Sheila Cerezetti ensina que
“a avaliação da abusividade do exercício do direito de voto proferido por um credor deve, portanto, pautar-se pela proibição, expressa em lei, da violação dos três valores indicados. No que tange aos fins do direito de voto, importa ressaltar que suas finalidades precisam ser observadas. Destarte, não obstante o direito de voto tenha sido atribuído ao seu titular como importante mecanismo de defesa de seu interesse creditório (finalidade econômica), trata-se também de instrumento essencial à implementação do princípio da preservação da empresa (finalidade social) – máxima, como visto, do direito concursal brasileiro e intimamente relacionado ao respeito aos interesses abrangidos pela empresa”.

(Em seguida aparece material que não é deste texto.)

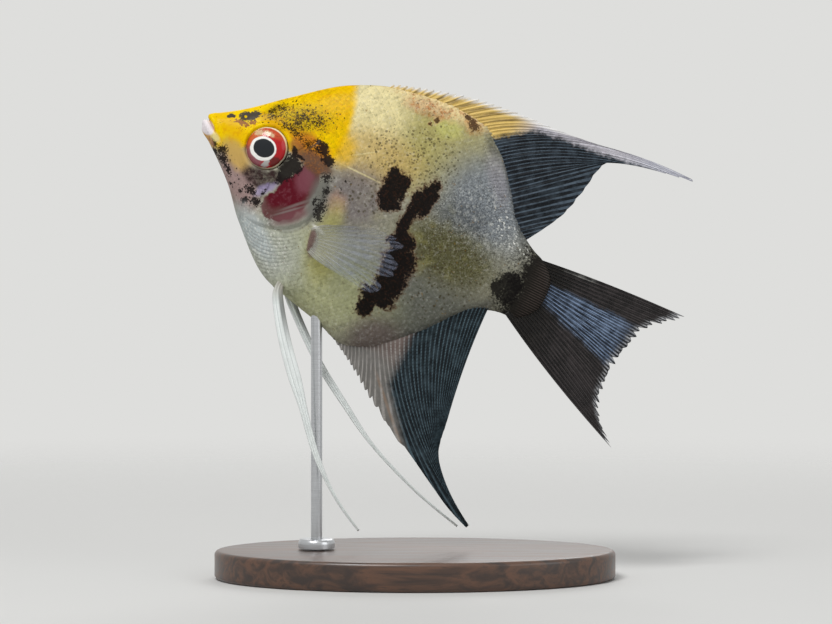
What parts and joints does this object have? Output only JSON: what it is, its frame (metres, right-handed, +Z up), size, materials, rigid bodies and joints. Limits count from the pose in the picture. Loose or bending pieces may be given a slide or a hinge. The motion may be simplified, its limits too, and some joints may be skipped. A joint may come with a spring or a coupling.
{
  "type": "freshwater angelfish display model",
  "caption": "Life-size young freshwater angelfish, yellow-headed with dark blotches and long trailing fins, swimming nose up on a rod and oval wooden base.",
  "frame": {"origin": "centre of the stand base's underside, on the surface that the model stands on", "axes": "+Z up; the fish's nose points towards -X, 26 degrees above level, and its left side faces -Y"},
  "size_m": [0.0874, 0.044, 0.0865],
  "materials": {
    "skin": "moist scaly fish skin, satin with small glints",
    "fin": "thin ribbed fin membrane, satin",
    "feeler": "pale fin ray, satin",
    "eye": "wet, glossy",
    "base_wood": "dark stained, satin lacquer",
    "rod_steel": "fine brushed"
  },
  "bodies": {
    "root": {"head": "skin", "upper_lip": "skin", "lower_jaw": "skin", "trunk": "skin", "tail_stalk": "skin", "gill_cover_left": "skin", "gill_cover_right": "skin", "eye_left": "eye", "eye_right": "eye", "dorsal_fin": "fin", "anal_fin": "fin", "tail_fin": "fin", "pectoral_fin_left": "fin", "pectoral_fin_right": "fin", "ventral_fin_left": "feeler", "ventral_fin_right": "feeler", "stand_base": "base_wood", "stand_collar": "rod_steel", "stand_rod": "rod_steel"}
  },
  "joints": []
}
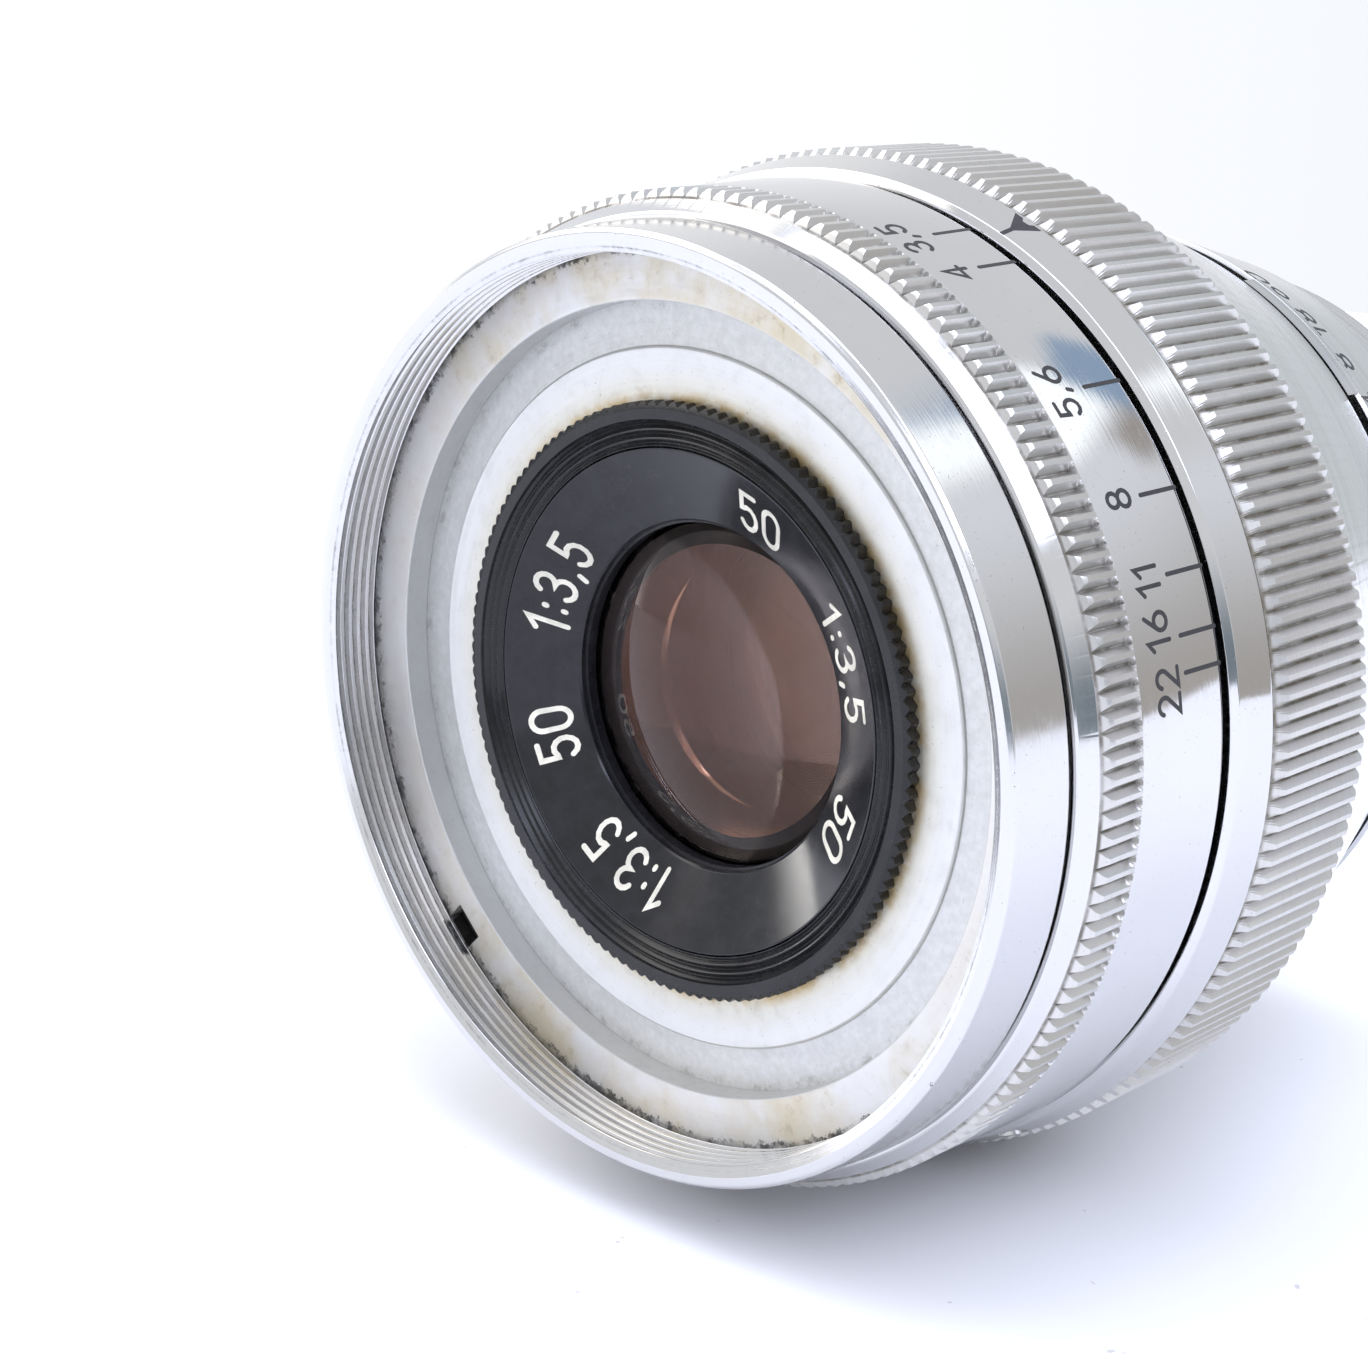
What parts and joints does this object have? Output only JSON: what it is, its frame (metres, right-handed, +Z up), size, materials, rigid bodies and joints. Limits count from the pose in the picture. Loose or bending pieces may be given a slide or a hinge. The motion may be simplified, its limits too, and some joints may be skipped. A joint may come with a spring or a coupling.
{
  "type": "lens",
  "caption": "Chromed helical-focus lens with a click-free aperture ring, threaded front cup, six-leaf iris and a threaded rear flange mount.",
  "frame": {"origin": "on the optical axis, in the rear face of the mount flange", "axes": "+Y along the optical axis from the front rim to the rear thread, +Z up, +X to the right seen from the front"},
  "size_m": [0.0474, 0.0465, 0.0474],
  "materials": {
    "chrome": "satin",
    "brass": "satin",
    "lacquered_ring": "satin",
    "grey_alloy": "satin",
    "black_enamel": "gloss",
    "front_glass": "gloss",
    "steel": "satin",
    "blued_steel": "matte"
  },
  "bodies": {
    "mount": {"rear_mount": "chrome", "number_ring": "chrome", "number_ring_screw": "steel", "guide_key": "steel", "focus_retainer": "brass", "focus_stop_screw": "steel"},
    "focusing": {"focus_ring": "chrome", "focus_stop_pin": "steel"},
    "head": {"index_band": "chrome", "front_barrel": "chrome", "head_sleeve": "brass", "cup_retainer": "lacquered_ring", "step_ring": "grey_alloy", "front_cell": "black_enamel", "name_ring": "black_enamel", "rear_cell": "black_enamel", "iris_plate": "black_enamel", "iris_cover": "black_enamel", "glass_spacer": "black_enamel", "front_cell_retainer": "black_enamel", "rear_cell_retainer": "black_enamel", "front_glass": "front_glass", "middle_glass": "front_glass", "rear_glass_a": "front_glass", "rear_glass_b": "front_glass", "index_band_screw": "steel"},
    "aperture": {"aperture_ring": "chrome", "aperture_drive_screw": "steel", "iris_cam_ring": "blued_steel"},
    "iris_blade_1": {"iris_blade_1": "blued_steel"},
    "iris_blade_2": {"iris_blade_2": "blued_steel"},
    "iris_blade_3": {"iris_blade_3": "blued_steel"},
    "iris_blade_4": {"iris_blade_4": "blued_steel"},
    "iris_blade_5": {"iris_blade_5": "blued_steel"},
    "iris_blade_6": {"iris_blade_6": "blued_steel"}
  },
  "joints": [
    {"name": "focus_turn", "type": "hinge", "parent": "mount", "child": "focusing", "pos_m": [0, -0.017, 0], "axis": [0, -1, 0], "range_deg": [0, 270]},
    {"name": "head_slide", "type": "slide", "parent": "mount", "child": "head", "axis": [0, -1, 0], "range_m": [0, 0.0054]},
    {"name": "aperture_turn", "type": "hinge", "parent": "head", "child": "aperture", "pos_m": [0, -0.03108, 0], "axis": [0, 1, 0], "range_deg": [-52.9, 2.8]},
    {"name": "blade_1_swing", "type": "hinge", "parent": "head", "child": "iris_blade_1", "pos_m": [0.013, -0.0291, 0], "axis": [0, 1, 0], "range_deg": [-1.3, 23.8]},
    {"name": "blade_2_swing", "type": "hinge", "parent": "head", "child": "iris_blade_2", "pos_m": [0.0065, -0.0291, -0.01126], "axis": [0, 1, 0], "range_deg": [-1.3, 23.8]},
    {"name": "blade_3_swing", "type": "hinge", "parent": "head", "child": "iris_blade_3", "pos_m": [-0.0065, -0.0291, -0.01126], "axis": [0, 1, 0], "range_deg": [-1.3, 23.8]},
    {"name": "blade_4_swing", "type": "hinge", "parent": "head", "child": "iris_blade_4", "pos_m": [-0.013, -0.0291, 0], "axis": [0, 1, 0], "range_deg": [-1.3, 23.8]},
    {"name": "blade_5_swing", "type": "hinge", "parent": "head", "child": "iris_blade_5", "pos_m": [-0.0065, -0.0291, 0.01126], "axis": [0, 1, 0], "range_deg": [-1.3, 23.8]},
    {"name": "blade_6_swing", "type": "hinge", "parent": "head", "child": "iris_blade_6", "pos_m": [0.0065, -0.0291, 0.01126], "axis": [0, 1, 0], "range_deg": [-1.3, 23.8]}
  ],
  "couplings": [
    {"joint": "head_slide", "follows": "focus_turn", "m_per_rad": 0.0011459},
    {"joint": "blade_1_swing", "follows": "aperture_turn", "ratio": -0.4488},
    {"joint": "blade_2_swing", "follows": "aperture_turn", "ratio": -0.4488},
    {"joint": "blade_3_swing", "follows": "aperture_turn", "ratio": -0.4488},
    {"joint": "blade_4_swing", "follows": "aperture_turn", "ratio": -0.4488},
    {"joint": "blade_5_swing", "follows": "aperture_turn", "ratio": -0.4488},
    {"joint": "blade_6_swing", "follows": "aperture_turn", "ratio": -0.4488}
  ]
}
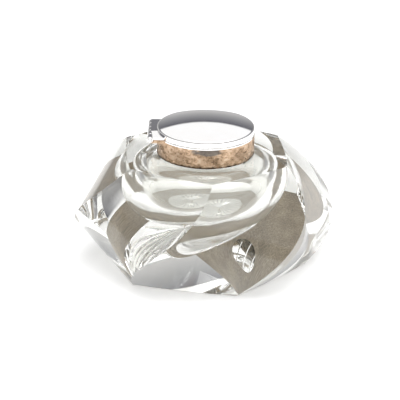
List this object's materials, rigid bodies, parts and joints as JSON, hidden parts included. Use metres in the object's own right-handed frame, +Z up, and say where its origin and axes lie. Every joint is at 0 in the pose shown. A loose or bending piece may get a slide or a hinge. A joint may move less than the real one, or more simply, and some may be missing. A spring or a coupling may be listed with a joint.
{
  "type": "inkwell",
  "caption": "Heavy cut-glass inkwell with six facets winding round a squat body, a silver collar set on its neck and a low domed lid on a side barrel hinge.",
  "frame": {"origin": "centre of the flat hexagonal foot, on the surface the inkwell stands on", "axes": "+Z up along the axis of the well, -X towards the lid's hinge, -Y towards the front"},
  "size_m": [0.1238, 0.1192, 0.0692],
  "materials": {
    "clear_glass": "polished, faintly grey-green lead crystal",
    "plaster": "matt setting plaster",
    "tarnished_silver": "silver with a coppery brown tarnish",
    "polished_silver": "bright polished silver",
    "gilt_lining": "worn silver-gilt"
  },
  "bodies": {
    "base": {"glass_body": "clear_glass", "setting_plaster": "plaster", "collar_band": "tarnished_silver", "mouth_bearer": "polished_silver", "collar_hinge_plate": "tarnished_silver", "collar_knuckle_front": "polished_silver", "collar_knuckle_middle": "polished_silver", "collar_knuckle_rear": "polished_silver", "hinge_pin": "polished_silver"},
    "lid": {"lid_rim": "polished_silver", "lid_dome": "polished_silver", "lid_lining": "gilt_lining", "lid_bezel": "gilt_lining", "lid_hinge_plate": "polished_silver", "lid_knuckle_front": "polished_silver", "lid_knuckle_rear": "polished_silver"}
  },
  "joints": [
    {"name": "lid_hinge", "type": "hinge", "parent": "base", "child": "lid", "pos_m": [-0.026, 0, 0.06265], "axis": [0, -1, 0], "range_deg": [0, 105]}
  ]
}
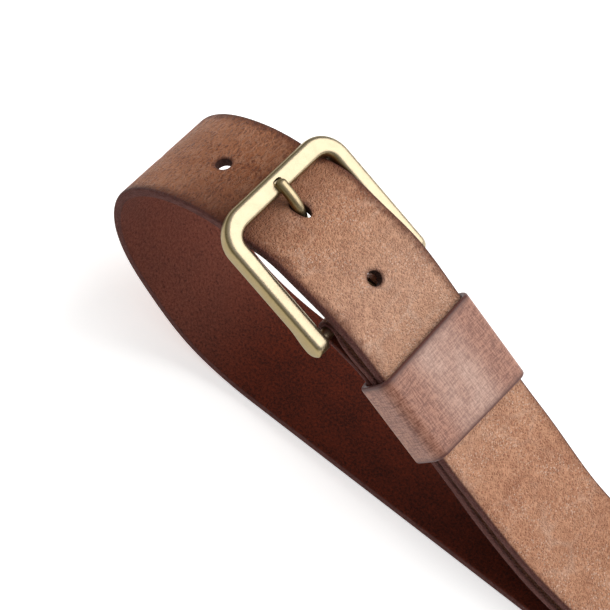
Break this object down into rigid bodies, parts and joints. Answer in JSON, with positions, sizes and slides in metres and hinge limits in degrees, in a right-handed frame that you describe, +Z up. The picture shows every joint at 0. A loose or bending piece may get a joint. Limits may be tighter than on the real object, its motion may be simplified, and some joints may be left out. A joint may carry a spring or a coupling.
{
  "type": "leather belt",
  "caption": "Buckled dress belt of one thick leather strap, with a hinged heel-bar buckle, a prong through a strap hole, and a sliding leather keeper.",
  "frame": {"origin": "on the surface the belt lies on, under the middle of the belt", "axes": "+X along the belt from the buckled end to the other bend, +Y across the strap, +Z up"},
  "size_m": [0.4202, 0.0486, 0.0814],
  "materials": {
    "strap_leather": "warm mid-brown pull-up grain, burnished edges, dark suede-like flesh side",
    "keeper_leather": "smooth brown leather with fine cross-hatched grain and a pale sheen",
    "buckle_brass": "satin antique brass, pale on the flat face and olive in the rounded edges",
    "prong_brass": "satin antique brass",
    "thread": "waxed brown twisted thread"
  },
  "bodies": {
    "strap": {"strap": "strap_leather", "fold_thread_front": "thread", "fold_thread_rear": "thread"},
    "buckle": {"buckle_frame": "buckle_brass"},
    "prong": {"prong": "prong_brass"},
    "keeper": {"keeper": "keeper_leather", "keeper_thread": "thread"}
  },
  "joints": [
    {"name": "buckle_hinge", "type": "hinge", "parent": "strap", "child": "buckle", "pos_m": [-0.1358, 0, 0.0602], "axis": [0, 1, 0], "range_deg": [0, 1.5]},
    {"name": "prong_hinge", "type": "hinge", "parent": "buckle", "child": "prong", "pos_m": [-0.1358, 0, 0.0602], "axis": [0, 1, 0], "range_deg": [0, 1.2]},
    {"name": "keeper_slide", "type": "slide", "parent": "strap", "child": "keeper", "axis": [0.8415, 0, -0.5402], "range_m": [-0.002, 0.012]}
  ]
}
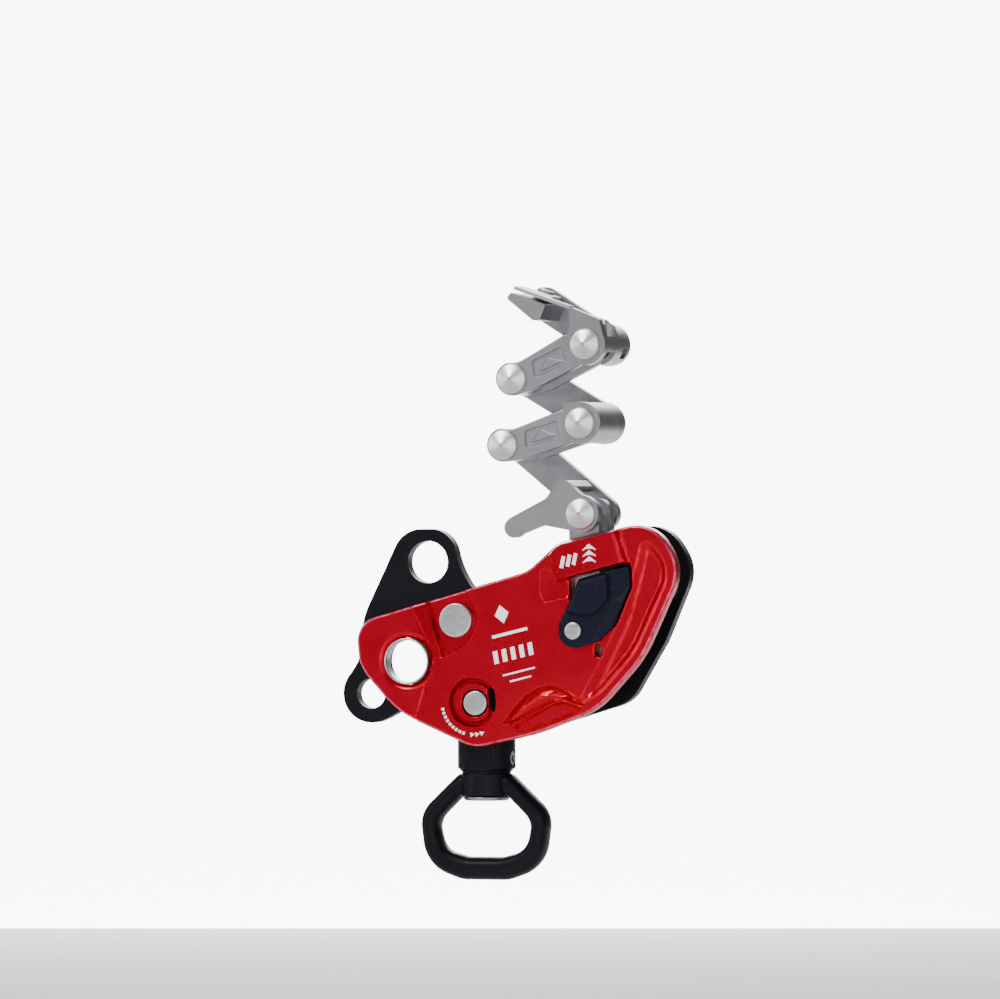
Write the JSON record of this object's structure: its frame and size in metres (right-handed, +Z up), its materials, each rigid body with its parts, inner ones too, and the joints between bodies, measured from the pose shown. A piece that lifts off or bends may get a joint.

Sobre o tema, o Tribunal de Justiça de São Paulo já se manifestou no sentido de que “não se pode admitir validade à rejeição de plano por credor único em determinada classe, apesar dos critérios limitados do cram down da lei brasileira, sob pena de configurar-se abuso no exercício do direito de votar o plano na assembleia geral sempre que o credor privilegiasse posições excessivamente individualistas, em detrimento dos demais interesses em jogo”[5].
No entanto, ainda que se queira aprovar o plano, pela relevância do princípio da preservação da empresa, não se pode reputar abusivo todo voto que discordante e/ou único na respectiva classe. Ser credor único, ou único de uma determinada classe, é uma circunstância não calculada pelo credor, tampouco ilegal.[6]
O cerne da questão é trabalhar o equilíbrio dos interesses sociais e individuais, reprimindo-se o abuso do direito de voto do credor, sem preterir a verticalidade das classes creditícias.
À posição de superioridade exercida por este credor correspondem responsabilidades, dentre as quais o dever de fundamentação do voto contrário ao plano de recuperação. O voto fundamentado, todavia, é válido, e deve ser respeitado, sob pena de macular o propósito da “manutenção dos interesses dos credores”, previsto no já citado artigo 47.
A repressão do abuso, portanto, funciona como limite negativo do processo de recuperação e, ressalte-se, também deve ser erguida ao devedor, conforme consolidado pelo Enunciado 45 da I Jornada de Direito Comercial.[7]